USA flag and Canada flag

Team Members

Monica Gagnon

Funders

Social Science and Research Council of Canada (SSHRC)

Description

The Canadian government defines a “safe third country” as one that respects human rights and can offer genuine protection to refugee claimants. However, in 2017, attention to the Canada-US Safe Third Country Agreement (STCA) heightened in Canadian social and political discourse due to questions about the suitability of the United States as a safe third country. Despite challenges to the policy, in 2023, the Supreme Court of Canada decided that the STCA remains constitutional. The legal, political, and media discourse in Canada around the evolution of the policy variably portrayed groups of migrants as “asylum seekers,” “refugee claimants,” “queue jumpers,” and “illegal” or “irregular” border crossers. These labels can create drastically different impressions in the public eye. They can either criminalize or inspire sympathy for migrants, and they can have profound effects on policymaking and on the ways in which people are perceived and treated.

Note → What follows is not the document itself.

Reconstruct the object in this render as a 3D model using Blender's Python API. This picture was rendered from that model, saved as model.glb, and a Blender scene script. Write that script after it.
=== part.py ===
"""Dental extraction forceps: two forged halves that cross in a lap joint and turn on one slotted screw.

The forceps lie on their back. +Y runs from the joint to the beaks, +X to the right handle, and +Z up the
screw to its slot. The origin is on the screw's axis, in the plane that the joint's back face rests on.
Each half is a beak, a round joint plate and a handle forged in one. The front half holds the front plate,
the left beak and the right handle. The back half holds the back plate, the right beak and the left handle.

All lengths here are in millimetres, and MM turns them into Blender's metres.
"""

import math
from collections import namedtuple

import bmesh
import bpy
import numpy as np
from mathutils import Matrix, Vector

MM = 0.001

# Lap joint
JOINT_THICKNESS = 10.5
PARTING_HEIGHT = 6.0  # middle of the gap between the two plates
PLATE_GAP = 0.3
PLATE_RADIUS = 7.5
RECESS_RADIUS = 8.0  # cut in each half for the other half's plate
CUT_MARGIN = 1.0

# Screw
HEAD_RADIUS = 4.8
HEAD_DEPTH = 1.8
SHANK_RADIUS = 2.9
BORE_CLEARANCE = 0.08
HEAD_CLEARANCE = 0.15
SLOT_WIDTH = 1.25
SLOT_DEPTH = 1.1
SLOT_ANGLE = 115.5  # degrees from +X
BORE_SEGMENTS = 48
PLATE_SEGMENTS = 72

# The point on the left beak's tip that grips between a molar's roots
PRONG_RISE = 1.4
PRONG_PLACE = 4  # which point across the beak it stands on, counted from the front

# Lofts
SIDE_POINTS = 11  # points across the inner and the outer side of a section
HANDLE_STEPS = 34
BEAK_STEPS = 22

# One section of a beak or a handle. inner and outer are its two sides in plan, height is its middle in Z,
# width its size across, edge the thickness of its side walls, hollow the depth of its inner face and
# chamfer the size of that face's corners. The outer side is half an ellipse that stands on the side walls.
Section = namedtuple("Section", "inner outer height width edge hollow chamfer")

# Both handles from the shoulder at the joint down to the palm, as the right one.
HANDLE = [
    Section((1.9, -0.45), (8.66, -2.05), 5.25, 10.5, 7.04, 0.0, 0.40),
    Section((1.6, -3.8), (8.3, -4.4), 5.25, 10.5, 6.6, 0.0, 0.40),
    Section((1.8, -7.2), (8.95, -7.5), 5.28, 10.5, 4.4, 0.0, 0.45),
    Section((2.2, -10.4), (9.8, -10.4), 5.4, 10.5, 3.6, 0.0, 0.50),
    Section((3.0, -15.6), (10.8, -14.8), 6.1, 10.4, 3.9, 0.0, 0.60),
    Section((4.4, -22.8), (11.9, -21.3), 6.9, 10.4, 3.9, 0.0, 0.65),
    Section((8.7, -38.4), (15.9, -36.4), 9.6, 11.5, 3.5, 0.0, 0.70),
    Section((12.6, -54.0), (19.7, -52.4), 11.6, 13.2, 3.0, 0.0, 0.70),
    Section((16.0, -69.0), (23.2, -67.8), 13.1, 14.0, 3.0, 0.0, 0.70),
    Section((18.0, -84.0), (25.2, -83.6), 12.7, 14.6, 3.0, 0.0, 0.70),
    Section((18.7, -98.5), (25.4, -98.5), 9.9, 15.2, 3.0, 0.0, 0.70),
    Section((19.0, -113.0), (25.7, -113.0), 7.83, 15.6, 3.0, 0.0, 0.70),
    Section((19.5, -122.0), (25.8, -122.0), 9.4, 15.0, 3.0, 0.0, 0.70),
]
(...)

This research interrogates how contemporary discourses around asylum seeking are produced and reproduced in Canada and how they influence policy. It examines how discursive framing can affect the legitimization of exclusionary policies in the Canadian context. Policies that illegalize immigrants and asylum seekers create divisions between “us” and “them,” calling into question Canada’s identity as a multicultural nation. The research aims to reveal the unexamined forces at play in shaping and dictating Canadian immigration policy.

  

Methodologies

This research focuses on discursive norms and policy developments beginning in 2017 and continuing through the present. Using interpretive policy analysis, media coverage and government sources related to the STCA will be analyzed to understand how the issue has been framed. The analysis focuses on how the problem being addressed by the STCA is framed by different actors, what solutions are proposed and how they are framed, and how competing political positions are framed as legitimate or illegitimate.

Project Outcomes

Conference presentation:

Gagnon, M. Framing immigration policy in the Canada-US Safe Third Country Agreement. Annual Meeting of the Canadian Sociological Association. George Brown College, Toronto. June 3, 2025.